## WHAT NEEDS TO BE DONE:
Repeat only the lines from the line containing "INSIDE_HEIGHT, y=y, foot=WALL_FOOT)" through the line containing "points = [vertex.co", both included, exactly as they stand.

## PROVIDED DATA:
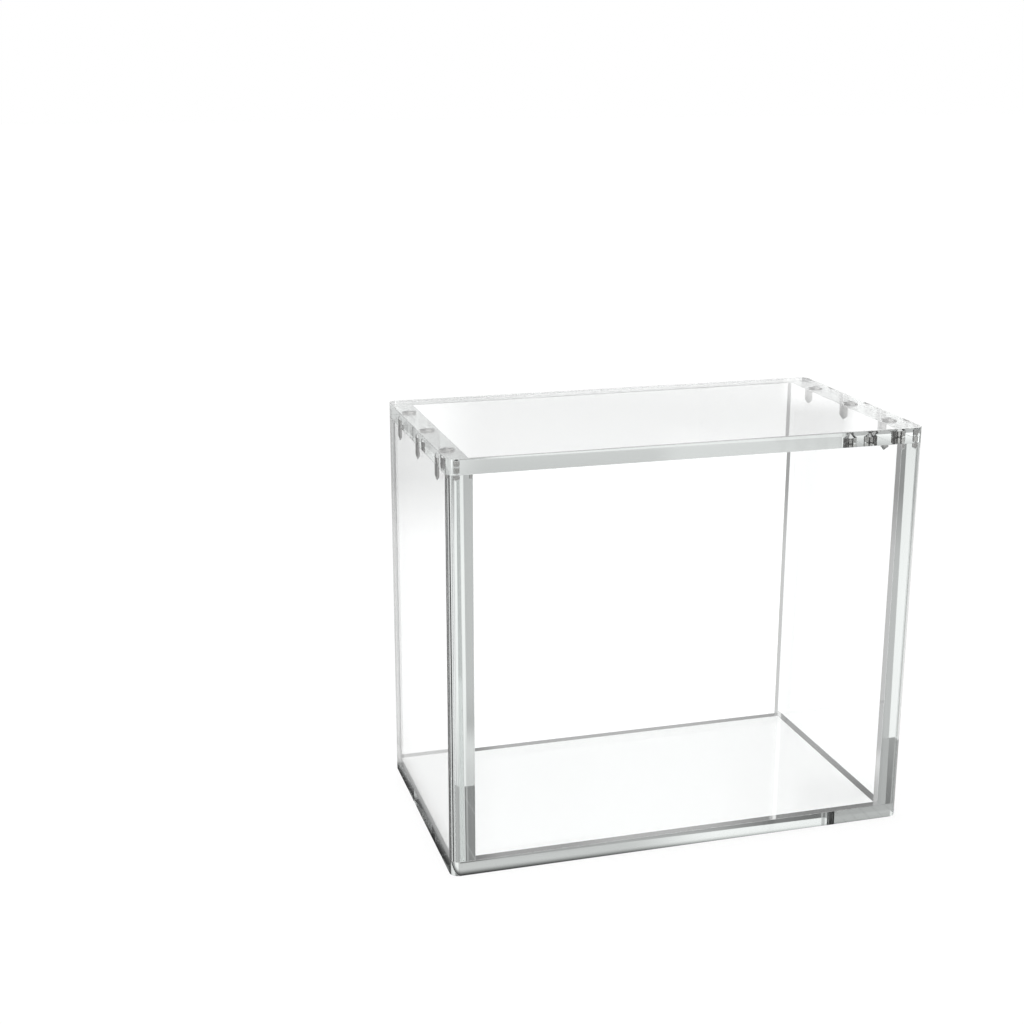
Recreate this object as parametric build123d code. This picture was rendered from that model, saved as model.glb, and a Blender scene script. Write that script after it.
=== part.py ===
"""A clear acrylic display case for one boxed item, with a lift-off lid held by pairs of magnets.

Millimetres. The origin is at the middle of the base's underside, +Z is up, the wide front faces -Y and
+X runs along the case's width. Each piece is cut from flat sheet and lies where it is in the closed case.
"""
from build123d import *
from math import radians, tan
import os

# The room inside, which the boxed item fills with a little play
INSIDE_WIDTH = 144.0
INSIDE_DEPTH = 78.0
INSIDE_HEIGHT = 129.0

# Sheet: thick sides take the magnets, everything else is the thinner sheet
SHEET = 5.0
SIDE_SHEET = 8.0
CORNER_RADIUS = 3.0
EDGE_BREAK = 0.3

# Magnets, in drilled blind holes that end in the drill's point
MAGNET_DIAMETER = 5.0
LID_MAGNET_LENGTH = 2.0
WALL_MAGNET_LENGTH = 4.0
MAGNET_SETBACK = 0.1
MAGNET_PITCH = 27.5
DRILL_POINT_ANGLE = 118.0

# Sizes and heights that follow
WIDTH = INSIDE_WIDTH + 2 * SIDE_SHEET
DEPTH = INSIDE_DEPTH + 2 * SHEET
WALL_FOOT = SHEET
WALL_TOP = WALL_FOOT + INSIDE_HEIGHT
HEIGHT = WALL_TOP + SHEET

SIDES = {"left": -1, "right": 1}
ENDS = {"front": -1, "back": 1}
ROWS = {"front": -1, "middle": 0, "back": 1}


def block(width, depth, height, x=0.0, y=0.0, foot=0.0):
    """A square-cut piece of sheet, placed by the middle of its foot."""
    return Pos(x, y, foot + height / 2) * Box(width, depth, height)


def cover_plate(foot):
    """The base or the lid: a full-size plate with round corners and a fine break on its rim."""
    plate = block(WIDTH, DEPTH, SHEET, foot=foot)
    plate = fillet(plate.edges().filter_by(Axis.Z), CORNER_RADIUS)
    rims = plate.faces().sort_by(Axis.Z)[0].edges() + plate.faces().sort_by(Axis.Z)[-1].edges()
    return chamfer(rims, EDGE_BREAK)


def magnet_places(side):
    """The three magnet centres over one side wall, as row name and (x, y)."""
    x = SIDES[side] * (WIDTH - SIDE_SHEET) / 2
    return {row: (x, place * MAGNET_PITCH) for row, place in ROWS.items()}


def drilled_hole(x, y, magnet_length, up):
    """A blind hole from the joint between walls and lid, up into the lid or down into a wall."""
    radius = MAGNET_DIAMETER / 2
    depth = magnet_length + MAGNET_SETBACK
    point = radius / tan(radians(DRILL_POINT_ANGLE / 2))
    barrel = Pos(0, 0, depth / 2) * Cylinder(radius, depth)
    tip = Pos(0, 0, depth + point / 2) * Cone(radius, 0, point)
    turn = Rot(0, 0, 0) if up else Rot(180, 0, 0)
    return Pos(x, y, WALL_TOP) * turn * (barrel + tip)


def magnet(x, y, length, up):
    """A disc magnet set just below the joint's plane, so that the two discs of a pair never meet."""
    middle = MAGNET_SETBACK + length / 2
    return Pos(x, y, WALL_TOP + (middle if up else -middle)) * Cylinder(MAGNET_DIAMETER / 2, length)


def side_panel(side):
    """A thick side wall with round outer corners and three magnet holes in its top edge."""
    x = SIDES[side] * (WIDTH - SIDE_SHEET) / 2
    panel = block(SIDE_SHEET, DEPTH, INSIDE_HEIGHT, x=x, foot=WALL_FOOT)
    uprights = panel.edges().filter_by(Axis.Z).sort_by(Axis.X)
    outer = uprights[:2] if side == "left" else uprights[-2:]
    panel = fillet(outer, CORNER_RADIUS)
    for place in magnet_places(side).values():
        panel -= drilled_hole(*place, WALL_MAGNET_LENGTH, up=False)
    return panel


def window_panel(end):
    """The front or back wall, which stands between the two side walls."""
    y = ENDS[end] * (DEPTH - SHEET) / 2
    return block(INSIDE_WIDTH, SHEET, INSIDE_HEIGHT, y=y, foot=WALL_FOOT)


def lid_plate():
    """The lid: one plate with six magnet holes in its underside."""
    plate = cover_plate(WALL_TOP)
    for side in SIDES:
        for place in magnet_places(side).values():
            plate -= drilled_hole(*place, LID_MAGNET_LENGTH, up=True)
    return plate


def all_pieces():
    """Every piece of the case by its node's name."""
    pieces = {"base_plate": cover_plate(0.0), "lid_plate": lid_plate()}
    for end in ENDS:
        pieces[f"{end}_panel"] = window_panel(end)
    for side in SIDES:
        pieces[f"{side}_panel"] = side_panel(side)
        for row, place in magnet_places(side).items():
            pieces[f"lid_magnet_{side}_{row}"] = magnet(*place, LID_MAGNET_LENGTH, up=True)
            pieces[f"wall_magnet_{side}_{row}"] = magnet(*place, WALL_MAGNET_LENGTH, up=False)
    return pieces


os.makedirs("parts", exist_ok=True)
for name, piece in all_pieces().items():
    export_step(piece, f"parts/{name}.step")
print(f"outside {WIDTH:g} x {DEPTH:g} x {HEIGHT:g} mm")
print(f"inside {INSIDE_WIDTH:g} x {INSIDE_DEPTH:g} x {INSIDE_HEIGHT:g} mm")
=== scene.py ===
# %% [markdown]
# # A clear acrylic display case
#
# The case is six pieces of polished acrylic sheet and twelve small disc magnets. Four walls stand
# bonded on a base plate, and a full-size lid lifts off. What makes it look real is mostly light:
# every piece has to be a true closed solid, with flat faces that are exactly flat and edges that
# are rounded a little, so that the light bends through it as it does through the real sheet.
#
# Lengths are in metres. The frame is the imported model, and every piece here is placed from it.

from math import cos, pi, radians, sin, tan

import bpy
import numpy as np
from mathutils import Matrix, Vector, geometry


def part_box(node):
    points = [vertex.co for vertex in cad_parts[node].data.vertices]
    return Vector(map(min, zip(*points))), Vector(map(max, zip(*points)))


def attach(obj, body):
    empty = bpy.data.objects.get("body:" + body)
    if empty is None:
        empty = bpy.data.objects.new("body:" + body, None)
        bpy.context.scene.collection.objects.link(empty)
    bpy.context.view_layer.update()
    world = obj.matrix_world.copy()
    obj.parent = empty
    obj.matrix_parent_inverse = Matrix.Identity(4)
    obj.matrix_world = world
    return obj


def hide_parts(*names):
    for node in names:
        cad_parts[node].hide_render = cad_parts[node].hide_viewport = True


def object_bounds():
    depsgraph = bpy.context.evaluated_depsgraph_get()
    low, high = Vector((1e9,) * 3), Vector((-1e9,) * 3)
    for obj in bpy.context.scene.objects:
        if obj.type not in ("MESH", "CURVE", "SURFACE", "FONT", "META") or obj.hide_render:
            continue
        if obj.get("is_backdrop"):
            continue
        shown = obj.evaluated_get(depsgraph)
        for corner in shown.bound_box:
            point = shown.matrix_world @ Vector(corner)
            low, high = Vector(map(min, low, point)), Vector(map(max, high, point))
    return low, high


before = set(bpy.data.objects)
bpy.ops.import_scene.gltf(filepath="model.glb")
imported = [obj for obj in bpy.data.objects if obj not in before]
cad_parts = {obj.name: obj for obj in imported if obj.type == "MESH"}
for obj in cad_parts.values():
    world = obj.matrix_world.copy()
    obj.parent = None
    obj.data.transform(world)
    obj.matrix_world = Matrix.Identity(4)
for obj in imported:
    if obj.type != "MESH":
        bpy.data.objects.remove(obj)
cad_low, cad_high = (np.array(corner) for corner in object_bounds())
MM = 0.001
print("frame", np.round((cad_high - cad_low) / MM, 1), "mm")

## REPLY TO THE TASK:
    return block(INSIDE_WIDTH, SHEET, INSIDE_HEIGHT, y=y, foot=WALL_FOOT)


def lid_plate():
    """The lid: one plate with six magnet holes in its underside."""
    plate = cover_plate(WALL_TOP)
    for side in SIDES:
        for place in magnet_places(side).values():
            plate -= drilled_hole(*place, LID_MAGNET_LENGTH, up=True)
    return plate


def all_pieces():
    """Every piece of the case by its node's name."""
    pieces = {"base_plate": cover_plate(0.0), "lid_plate": lid_plate()}
    for end in ENDS:
        pieces[f"{end}_panel"] = window_panel(end)
    for side in SIDES:
        pieces[f"{side}_panel"] = side_panel(side)
        for row, place in magnet_places(side).items():
            pieces[f"lid_magnet_{side}_{row}"] = magnet(*place, LID_MAGNET_LENGTH, up=True)
            pieces[f"wall_magnet_{side}_{row}"] = magnet(*place, WALL_MAGNET_LENGTH, up=False)
    return pieces


os.makedirs("parts", exist_ok=True)
for name, piece in all_pieces().items():
    export_step(piece, f"parts/{name}.step")
print(f"outside {WIDTH:g} x {DEPTH:g} x {HEIGHT:g} mm")
print(f"inside {INSIDE_WIDTH:g} x {INSIDE_DEPTH:g} x {INSIDE_HEIGHT:g} mm")
=== scene.py ===
# %% [markdown]
# # A clear acrylic display case
#
# The case is six pieces of polished acrylic sheet and twelve small disc magnets. Four walls stand
# bonded on a base plate, and a full-size lid lifts off. What makes it look real is mostly light:
# every piece has to be a true closed solid, with flat faces that are exactly flat and edges that
# are rounded a little, so that the light bends through it as it does through the real sheet.
#
# Lengths are in metres. The frame is the imported model, and every piece here is placed from it.

from math import cos, pi, radians, sin, tan

import bpy
import numpy as np
from mathutils import Matrix, Vector, geometry


def part_box(node):
    points = [vertex.co for vertex in cad_parts[node].data.vertices]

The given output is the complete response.